* [Required task]
Your job is to restate each entry word for word.

-------- Material provided

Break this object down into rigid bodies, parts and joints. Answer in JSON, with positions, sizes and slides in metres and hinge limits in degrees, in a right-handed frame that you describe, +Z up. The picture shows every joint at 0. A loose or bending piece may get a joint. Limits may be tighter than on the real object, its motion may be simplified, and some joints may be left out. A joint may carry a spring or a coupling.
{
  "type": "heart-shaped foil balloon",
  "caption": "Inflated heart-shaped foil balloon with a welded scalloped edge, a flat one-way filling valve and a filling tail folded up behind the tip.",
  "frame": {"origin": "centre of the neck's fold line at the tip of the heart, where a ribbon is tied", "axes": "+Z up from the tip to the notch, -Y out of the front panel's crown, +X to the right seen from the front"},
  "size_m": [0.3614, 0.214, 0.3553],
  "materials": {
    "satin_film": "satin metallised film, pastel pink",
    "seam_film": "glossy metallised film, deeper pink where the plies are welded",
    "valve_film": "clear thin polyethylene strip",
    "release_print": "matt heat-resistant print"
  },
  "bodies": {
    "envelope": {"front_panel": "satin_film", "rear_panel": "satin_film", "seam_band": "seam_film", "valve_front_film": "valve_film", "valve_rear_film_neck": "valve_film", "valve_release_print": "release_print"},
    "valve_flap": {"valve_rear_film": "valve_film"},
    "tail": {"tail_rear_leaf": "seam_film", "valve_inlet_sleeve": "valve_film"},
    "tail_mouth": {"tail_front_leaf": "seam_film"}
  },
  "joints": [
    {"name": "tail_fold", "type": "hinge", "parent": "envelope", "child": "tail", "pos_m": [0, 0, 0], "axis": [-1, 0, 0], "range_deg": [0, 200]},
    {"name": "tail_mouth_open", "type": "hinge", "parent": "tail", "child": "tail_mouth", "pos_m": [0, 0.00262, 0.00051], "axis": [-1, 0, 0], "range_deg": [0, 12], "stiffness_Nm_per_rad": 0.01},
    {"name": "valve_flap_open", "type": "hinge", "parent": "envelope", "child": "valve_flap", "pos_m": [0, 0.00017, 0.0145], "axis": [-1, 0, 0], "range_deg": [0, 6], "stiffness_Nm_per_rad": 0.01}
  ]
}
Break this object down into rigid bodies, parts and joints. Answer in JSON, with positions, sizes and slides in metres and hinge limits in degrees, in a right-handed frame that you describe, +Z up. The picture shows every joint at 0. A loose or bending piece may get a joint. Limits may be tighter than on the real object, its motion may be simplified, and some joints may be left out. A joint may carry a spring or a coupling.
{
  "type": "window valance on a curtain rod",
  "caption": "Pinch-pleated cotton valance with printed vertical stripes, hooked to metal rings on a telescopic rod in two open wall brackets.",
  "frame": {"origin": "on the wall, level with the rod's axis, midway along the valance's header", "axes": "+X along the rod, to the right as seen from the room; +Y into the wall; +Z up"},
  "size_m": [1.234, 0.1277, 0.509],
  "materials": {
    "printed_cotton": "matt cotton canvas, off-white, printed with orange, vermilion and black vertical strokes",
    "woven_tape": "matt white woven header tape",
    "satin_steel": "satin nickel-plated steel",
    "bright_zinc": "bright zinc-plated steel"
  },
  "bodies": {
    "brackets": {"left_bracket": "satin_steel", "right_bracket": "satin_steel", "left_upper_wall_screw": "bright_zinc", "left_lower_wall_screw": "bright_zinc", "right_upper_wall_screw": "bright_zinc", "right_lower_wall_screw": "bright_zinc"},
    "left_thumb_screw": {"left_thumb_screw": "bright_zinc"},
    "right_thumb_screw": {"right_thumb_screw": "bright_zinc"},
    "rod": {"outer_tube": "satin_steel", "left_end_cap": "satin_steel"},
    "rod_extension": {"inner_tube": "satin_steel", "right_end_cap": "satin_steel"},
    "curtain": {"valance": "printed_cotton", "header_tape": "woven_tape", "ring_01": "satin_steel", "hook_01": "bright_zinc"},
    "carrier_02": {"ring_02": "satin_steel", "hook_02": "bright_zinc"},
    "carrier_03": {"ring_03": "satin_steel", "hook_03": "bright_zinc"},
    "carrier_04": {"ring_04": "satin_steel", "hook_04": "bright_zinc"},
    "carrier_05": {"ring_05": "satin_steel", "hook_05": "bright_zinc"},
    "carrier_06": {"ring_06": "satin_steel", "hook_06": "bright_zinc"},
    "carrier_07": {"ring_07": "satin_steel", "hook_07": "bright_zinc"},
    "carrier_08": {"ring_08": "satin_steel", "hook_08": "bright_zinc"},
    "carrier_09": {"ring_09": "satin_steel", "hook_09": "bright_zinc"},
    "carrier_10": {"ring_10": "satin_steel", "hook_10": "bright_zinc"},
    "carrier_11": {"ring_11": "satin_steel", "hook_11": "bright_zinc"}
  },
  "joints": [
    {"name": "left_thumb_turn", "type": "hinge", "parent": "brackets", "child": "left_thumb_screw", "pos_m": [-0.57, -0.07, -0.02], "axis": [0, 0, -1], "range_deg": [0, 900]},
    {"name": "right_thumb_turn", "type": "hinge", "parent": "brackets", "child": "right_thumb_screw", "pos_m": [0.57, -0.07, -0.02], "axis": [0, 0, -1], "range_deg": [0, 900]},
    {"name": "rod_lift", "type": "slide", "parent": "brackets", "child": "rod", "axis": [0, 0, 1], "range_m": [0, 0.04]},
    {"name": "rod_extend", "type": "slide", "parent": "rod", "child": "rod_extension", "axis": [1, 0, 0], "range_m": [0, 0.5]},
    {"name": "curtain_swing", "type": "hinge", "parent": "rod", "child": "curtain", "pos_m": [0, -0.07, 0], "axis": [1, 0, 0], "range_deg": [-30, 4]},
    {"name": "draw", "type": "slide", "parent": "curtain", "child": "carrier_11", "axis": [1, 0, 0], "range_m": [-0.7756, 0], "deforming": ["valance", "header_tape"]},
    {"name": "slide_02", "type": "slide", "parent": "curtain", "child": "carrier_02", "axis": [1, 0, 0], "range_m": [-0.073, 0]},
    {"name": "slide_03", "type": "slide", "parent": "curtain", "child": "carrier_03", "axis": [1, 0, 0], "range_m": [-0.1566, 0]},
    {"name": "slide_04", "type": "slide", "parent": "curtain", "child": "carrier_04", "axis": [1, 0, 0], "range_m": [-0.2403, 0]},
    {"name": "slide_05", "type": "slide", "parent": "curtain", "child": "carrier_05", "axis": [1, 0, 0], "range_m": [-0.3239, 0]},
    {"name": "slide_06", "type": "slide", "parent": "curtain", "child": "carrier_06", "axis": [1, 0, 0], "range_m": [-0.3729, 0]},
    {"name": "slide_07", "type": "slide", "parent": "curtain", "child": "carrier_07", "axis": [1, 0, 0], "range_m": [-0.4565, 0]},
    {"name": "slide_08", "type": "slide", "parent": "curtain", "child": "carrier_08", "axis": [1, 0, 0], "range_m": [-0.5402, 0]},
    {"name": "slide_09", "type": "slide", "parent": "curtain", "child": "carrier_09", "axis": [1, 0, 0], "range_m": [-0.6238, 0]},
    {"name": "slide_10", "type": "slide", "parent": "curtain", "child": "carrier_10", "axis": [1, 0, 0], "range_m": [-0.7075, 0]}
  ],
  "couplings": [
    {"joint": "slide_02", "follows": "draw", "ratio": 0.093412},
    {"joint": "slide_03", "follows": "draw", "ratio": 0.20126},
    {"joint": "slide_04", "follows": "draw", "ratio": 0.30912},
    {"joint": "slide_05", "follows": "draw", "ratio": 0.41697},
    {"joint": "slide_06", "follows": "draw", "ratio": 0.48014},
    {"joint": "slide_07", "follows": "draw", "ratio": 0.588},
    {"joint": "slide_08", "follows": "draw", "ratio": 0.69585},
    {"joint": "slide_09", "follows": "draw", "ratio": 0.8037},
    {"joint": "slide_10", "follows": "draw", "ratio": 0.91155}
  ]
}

----------------

* [Answer to the problem]
Break this object down into rigid bodies, parts and joints. Answer in JSON, with positions, sizes and slides in metres and hinge limits in degrees, in a right-handed frame that you describe, +Z up. The picture shows every joint at 0. A loose or bending piece may get a joint. Limits may be tighter than on the real object, its motion may be simplified, and some joints may be left out. A joint may carry a spring or a coupling.
{
  "type": "heart-shaped foil balloon",
  "caption": "Inflated heart-shaped foil balloon with a welded scalloped edge, a flat one-way filling valve and a filling tail folded up behind the tip.",
  "frame": {"origin": "centre of the neck's fold line at the tip of the heart, where a ribbon is tied", "axes": "+Z up from the tip to the notch, -Y out of the front panel's crown, +X to the right seen from the front"},
  "size_m": [0.3614, 0.214, 0.3553],
  "materials": {
    "satin_film": "satin metallised film, pastel pink",
    "seam_film": "glossy metallised film, deeper pink where the plies are welded",
    "valve_film": "clear thin polyethylene strip",
    "release_print": "matt heat-resistant print"
  },
  "bodies": {
    "envelope": {"front_panel": "satin_film", "rear_panel": "satin_film", "seam_band": "seam_film", "valve_front_film": "valve_film", "valve_rear_film_neck": "valve_film", "valve_release_print": "release_print"},
    "valve_flap": {"valve_rear_film": "valve_film"},
    "tail": {"tail_rear_leaf": "seam_film", "valve_inlet_sleeve": "valve_film"},
    "tail_mouth": {"tail_front_leaf": "seam_film"}
  },
  "joints": [
    {"name": "tail_fold", "type": "hinge", "parent": "envelope", "child": "tail", "pos_m": [0, 0, 0], "axis": [-1, 0, 0], "range_deg": [0, 200]},
    {"name": "tail_mouth_open", "type": "hinge", "parent": "tail", "child": "tail_mouth", "pos_m": [0, 0.00262, 0.00051], "axis": [-1, 0, 0], "range_deg": [0, 12], "stiffness_Nm_per_rad": 0.01},
    {"name": "valve_flap_open", "type": "hinge", "parent": "envelope", "child": "valve_flap", "pos_m": [0, 0.00017, 0.0145], "axis": [-1, 0, 0], "range_deg": [0, 6], "stiffness_Nm_per_rad": 0.01}
  ]
}
Break this object down into rigid bodies, parts and joints. Answer in JSON, with positions, sizes and slides in metres and hinge limits in degrees, in a right-handed frame that you describe, +Z up. The picture shows every joint at 0. A loose or bending piece may get a joint. Limits may be tighter than on the real object, its motion may be simplified, and some joints may be left out. A joint may carry a spring or a coupling.
{
  "type": "window valance on a curtain rod",
  "caption": "Pinch-pleated cotton valance with printed vertical stripes, hooked to metal rings on a telescopic rod in two open wall brackets.",
  "frame": {"origin": "on the wall, level with the rod's axis, midway along the valance's header", "axes": "+X along the rod, to the right as seen from the room; +Y into the wall; +Z up"},
  "size_m": [1.234, 0.1277, 0.509],
  "materials": {
    "printed_cotton": "matt cotton canvas, off-white, printed with orange, vermilion and black vertical strokes",
    "woven_tape": "matt white woven header tape",
    "satin_steel": "satin nickel-plated steel",
    "bright_zinc": "bright zinc-plated steel"
  },
  "bodies": {
    "brackets": {"left_bracket": "satin_steel", "right_bracket": "satin_steel", "left_upper_wall_screw": "bright_zinc", "left_lower_wall_screw": "bright_zinc", "right_upper_wall_screw": "bright_zinc", "right_lower_wall_screw": "bright_zinc"},
    "left_thumb_screw": {"left_thumb_screw": "bright_zinc"},
    "right_thumb_screw": {"right_thumb_screw": "bright_zinc"},
    "rod": {"outer_tube": "satin_steel", "left_end_cap": "satin_steel"},
    "rod_extension": {"inner_tube": "satin_steel", "right_end_cap": "satin_steel"},
    "curtain": {"valance": "printed_cotton", "header_tape": "woven_tape", "ring_01": "satin_steel", "hook_01": "bright_zinc"},
    "carrier_02": {"ring_02": "satin_steel", "hook_02": "bright_zinc"},
    "carrier_03": {"ring_03": "satin_steel", "hook_03": "bright_zinc"},
    "carrier_04": {"ring_04": "satin_steel", "hook_04": "bright_zinc"},
    "carrier_05": {"ring_05": "satin_steel", "hook_05": "bright_zinc"},
    "carrier_06": {"ring_06": "satin_steel", "hook_06": "bright_zinc"},
    "carrier_07": {"ring_07": "satin_steel", "hook_07": "bright_zinc"},
    "carrier_08": {"ring_08": "satin_steel", "hook_08": "bright_zinc"},
    "carrier_09": {"ring_09": "satin_steel", "hook_09": "bright_zinc"},
    "carrier_10": {"ring_10": "satin_steel", "hook_10": "bright_zinc"},
    "carrier_11": {"ring_11": "satin_steel", "hook_11": "bright_zinc"}
  },
  "joints": [
    {"name": "left_thumb_turn", "type": "hinge", "parent": "brackets", "child": "left_thumb_screw", "pos_m": [-0.57, -0.07, -0.02], "axis": [0, 0, -1], "range_deg": [0, 900]},
    {"name": "right_thumb_turn", "type": "hinge", "parent": "brackets", "child": "right_thumb_screw", "pos_m": [0.57, -0.07, -0.02], "axis": [0, 0, -1], "range_deg": [0, 900]},
    {"name": "rod_lift", "type": "slide", "parent": "brackets", "child": "rod", "axis": [0, 0, 1], "range_m": [0, 0.04]},
    {"name": "rod_extend", "type": "slide", "parent": "rod", "child": "rod_extension", "axis": [1, 0, 0], "range_m": [0, 0.5]},
    {"name": "curtain_swing", "type": "hinge", "parent": "rod", "child": "curtain", "pos_m": [0, -0.07, 0], "axis": [1, 0, 0], "range_deg": [-30, 4]},
    {"name": "draw", "type": "slide", "parent": "curtain", "child": "carrier_11", "axis": [1, 0, 0], "range_m": [-0.7756, 0], "deforming": ["valance", "header_tape"]},
    {"name": "slide_02", "type": "slide", "parent": "curtain", "child": "carrier_02", "axis": [1, 0, 0], "range_m": [-0.073, 0]},
    {"name": "slide_03", "type": "slide", "parent": "curtain", "child": "carrier_03", "axis": [1, 0, 0], "range_m": [-0.1566, 0]},
    {"name": "slide_04", "type": "slide", "parent": "curtain", "child": "carrier_04", "axis": [1, 0, 0], "range_m": [-0.2403, 0]},
    {"name": "slide_05", "type": "slide", "parent": "curtain", "child": "carrier_05", "axis": [1, 0, 0], "range_m": [-0.3239, 0]},
    {"name": "slide_06", "type": "slide", "parent": "curtain", "child": "carrier_06", "axis": [1, 0, 0], "range_m": [-0.3729, 0]},
    {"name": "slide_07", "type": "slide", "parent": "curtain", "child": "carrier_07", "axis": [1, 0, 0], "range_m": [-0.4565, 0]},
    {"name": "slide_08", "type": "slide", "parent": "curtain", "child": "carrier_08", "axis": [1, 0, 0], "range_m": [-0.5402, 0]},
    {"name": "slide_09", "type": "slide", "parent": "curtain", "child": "carrier_09", "axis": [1, 0, 0], "range_m": [-0.6238, 0]},
    {"name": "slide_10", "type": "slide", "parent": "curtain", "child": "carrier_10", "axis": [1, 0, 0], "range_m": [-0.7075, 0]}
  ],
  "couplings": [
    {"joint": "slide_02", "follows": "draw", "ratio": 0.093412},
    {"joint": "slide_03", "follows": "draw", "ratio": 0.20126},
    {"joint": "slide_04", "follows": "draw", "ratio": 0.30912},
    {"joint": "slide_05", "follows": "draw", "ratio": 0.41697},
    {"joint": "slide_06", "follows": "draw", "ratio": 0.48014},
    {"joint": "slide_07", "follows": "draw", "ratio": 0.588},
    {"joint": "slide_08", "follows": "draw", "ratio": 0.69585},
    {"joint": "slide_09", "follows": "draw", "ratio": 0.8037},
    {"joint": "slide_10", "follows": "draw", "ratio": 0.91155}
  ]
}